1945

Uranium Enrichment

Imagine the following situation faced by engineers working on the Manhattan Project in 1942. The uranium that comes out of the ground is almost entirely U-238. But mixed in with the U-238 atoms is the occasional U-235 atom (less than 1 percent). The U-235 atoms are what engineers need to build a nuclear bomb. How is it possible to separate the U-235 atoms from the U-238 atoms?

There are lots of processes that engineers use in factories to separate one thing from another. Oil refineries use different boiling and condensation temperatures. Quarries use sieves to separate different sizes of gravel. If salt and sand mix together, water can chemically dissolve the salt to separate it. But separating U-235 from U-238 is difficult because the atoms are nearly identical.

People came up with many different ideas for performing the separation: thermal, magnetic, centrifuge, etc. The method they settled on as the best means of separation at the time is called gaseous diffusion and it involves two steps: Turn solid uranium into a gas called uranium hexafluoride, and let the gas diffuse though hundreds of micro-porous membranes, which have a slight preference for letting U-235 atoms through instead of U-238 atoms.
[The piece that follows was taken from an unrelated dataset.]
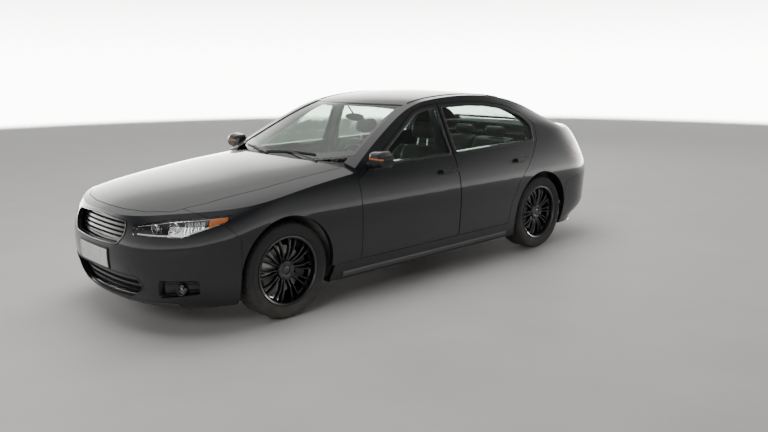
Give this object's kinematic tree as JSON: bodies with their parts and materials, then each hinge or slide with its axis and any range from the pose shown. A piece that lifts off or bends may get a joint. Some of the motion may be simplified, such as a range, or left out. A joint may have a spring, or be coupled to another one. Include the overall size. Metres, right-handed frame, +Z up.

While this sounds simple, engineering a structure to perform the operation reliably turned out to be a gigantic engineering challenge. The K-25 building—the first full-scale gaseous diffusion plant, at Oak Ridge, Tennessee—came online in 1945, cost $500 million at the time ($8 billion today) and used a noticeable percentage of the nation’s electricity. The building was enormous—one of the largest in the world, with something like fifty enclosed acres holding thousands of diffusion chambers along with their pumps, seals, valves, temperature controls, etc. One of the biggest problems was the highly corrosive nature of uranium hexafluoride. Newly developed materials like Teflon helped block its action.

With an unprecedented level of secrecy and a speed that boggles the mind, engineers built K-25 (and other plants) and brought them online to purify the uranium for the first atomic bombs. After World II, the gaseous diffusion process kept purifying uranium until it was replaced by more efficient centrifuges.

SEE ALSO Wamsutta Oil Refinery (1861), Trinity Nuclear Bomb (1945), Light Water Reactor (1946), CANDU Reactor (1971).

Gas centrifuges used to produce enriched uranium. This photograph is of the US gas centrifuge plant in Piketon, Ohio, from 1984.